Cela implique une volonté politique forte, la mise en place d’un véritable plan de transition qui rende accessible ces techniques à la majorité des paysans.
Plus globalement, la question des pesticides est l’iceberg d’un système agricole basé sur l’intensification et le productivisme, au détriment de la santé humaine, des enjeux environnementaux (biodiversité, changement climatique).
C’est sur un projet de transformation sociale et écologique du modèle agricole actuel vers une agroécologie paysanne que les énergies doivent être mobilisées. Il en va de la santé publique, de la qualité de l’environnement et aussi de la souveraineté alimentaire des territoires.

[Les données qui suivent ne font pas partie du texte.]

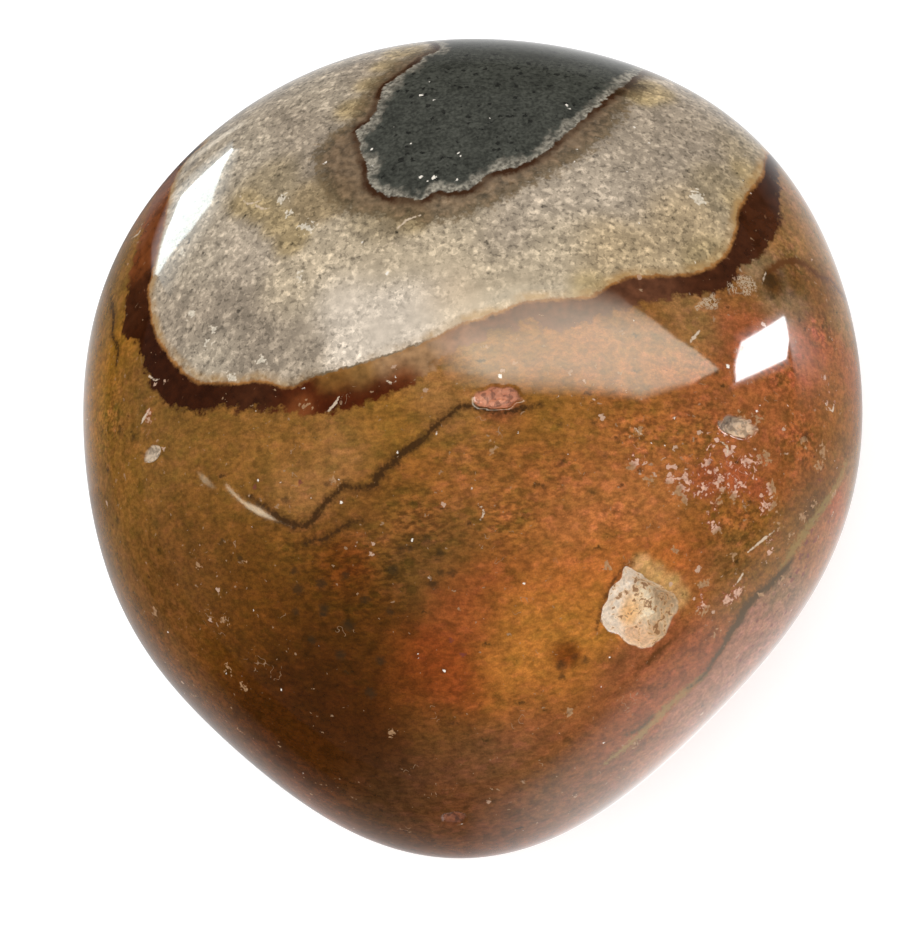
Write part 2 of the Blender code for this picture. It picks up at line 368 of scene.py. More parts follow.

Euskal Herriko Laborantza Ganbara s’oppose à la réduction des distances d’épandage des pesticides proposée par la Chambre départementale d’agriculture dans sa charte d’engagements départementale des utilisateurs agricoles de produits phytopharmaceutiques.
Euskal Herriko Laborantza Ganbara considère que le sujet des pesticides est à traiter avec l’ensemble des syndicats agricoles et des structures de développement, qui seront en mesure d’accompagner les paysans sur des changements de pratiques.
Euskal Herriko Laborantza Ganbara considère que les services de l’État devraient œuvrer dans ce sens, plutôt que de donner un blanc-seing à la « profession agricole », menée par la FNSEA-JA.